Hier, Mario Draghi a annoncé une nouvelle baisse des taux et un programme de rachats d’actifs. Certains ont accueilli avec emphase ces mesures, « l’artillerie lourde » pour lutter contre la déflation qui menace de ronger la zone euro. Mais dans la réalité, ces mesures sont totalement insuffisantes.
Trop faible, trop tard dans le cadre des traités
Bien sûr, les annonces de la BCE sont spectaculaires,
avec un taux directeur qui tombe à 0,05%, et même le taux de dépôt qui tombe à -0,2% (en clair, les banques qui déposeront leur argent à la BCE ne seront pas rémunérées, mais devront payer). L’objectif est de limiter le gel des liquidités, pour pousser l’argent dans le circuit économique. Enfin, Mario Draghi annoncé un programme de rachat d’actifs,
comparable aux actions des banques centrales étasunienne, britannique ou japonaise. Dans la foulée, l’euro a un peu baissé. Il est environ 5% moins cher que
lors de la précédente baisse des taux en juin, même s’il reste encore au-dessus de son point d’équilibre,
du fait des excédents commerciaux de la zone.

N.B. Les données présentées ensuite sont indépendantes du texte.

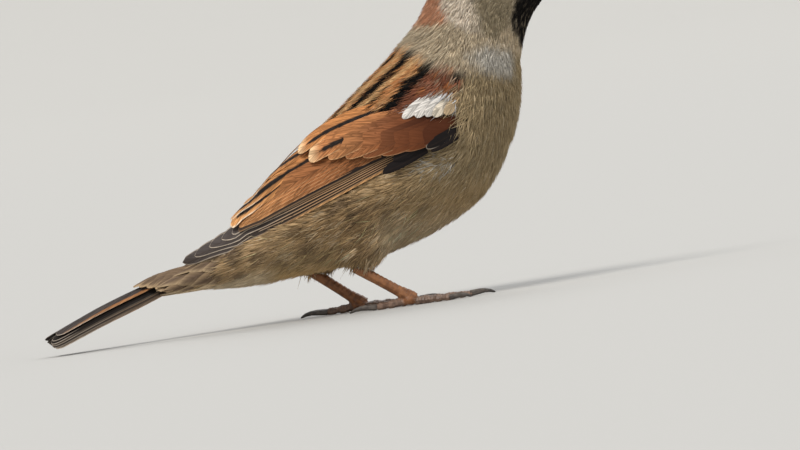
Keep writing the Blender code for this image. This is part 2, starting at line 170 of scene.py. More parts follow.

Même si ces mesures sont positives, elles ne rendront la situation que très marginalement moins mauvaise, comme on le voit depuis plus de quatre ans. D’abord, elles viennent tard,
d’autant plus que, seule contre le monde, la BCE avait bêtement monté ses taux en 2011. Ensuite, les taux à 0,05% n’ont rien d’exceptionnel aujourd’hui et, cela n’a pas sorti le Japon de la déflation. En effet, il faudrait aller beaucoup plus loin, même dans le cadre du mandat qu’a la BCE. Mario Draghi pourrait prendre
exemple sur son homologue japonais en disant clairement qu’il combattra résolument la déflation, en fixant, par exemple, un plancher au niveau de l’inflation (à 1 ou 1,5%), outre le plafond. Et il pourrait aller plus loin dans l’assouplissement quantitatif :
au Japon, la banque centrale rachète pour 10% du PIB de dette publique par an.
Et un problème structurel et insoluble
La légère baisse de l’euro, qui reste encore beaucoup trop cher pour nous, la baisse des taux et les rachats d’actifs ne seront pas du tout suffisant, n’en plaisent à ceux qui entretiennent le mythe d’une dévaluation de l’euro. Bien sûr, le rachat des dettes publiques apporterait une petite bouffée d’oxygène, encore qu’à date, les taux battent déjà des records à la baisse. Pire encore, un tel système serait extraordinairement difficile à organiser : comment décider du montant global à racheter, des parts de chaque pays, ou même l’utilisation des intérêts ainsi perçus par la BCE ? Il est bien évident que l’Allemagne refuserait de toutes les façons un tel programme, Angela Merkel ayant annoncé publiquement que les euro obligations ne se feraient pas de son niveau. Et de toutes les façons, cela ne serait pas suffisant.
En effet, les problèmes sont plus structurels. D’abord, il y a les statuts de la BCE et le biais allemand, qui mettent l’inflation avant l’emploi, contrairement aux Etats-Unis. Il serait impossible de changer cela
car les Allemands préfereraient sans doute quitter la monnaie unique plutôt que d’accepter une réforme radicale des statuts de la BCE. Pire encore,
la monnaie unique est une machine infernale déflationniste : en effet, plus les salaires sont bas (compétitif, dans la langue néolibérale), plus un pays est compétitif par rapport à ses voisins et donc équilibre son commerce. Avant, on ajustait la valeur de la monnaie. Aujourd’hui, on joue sur les salaires,
et cela pousse donc les pays dans la déflation.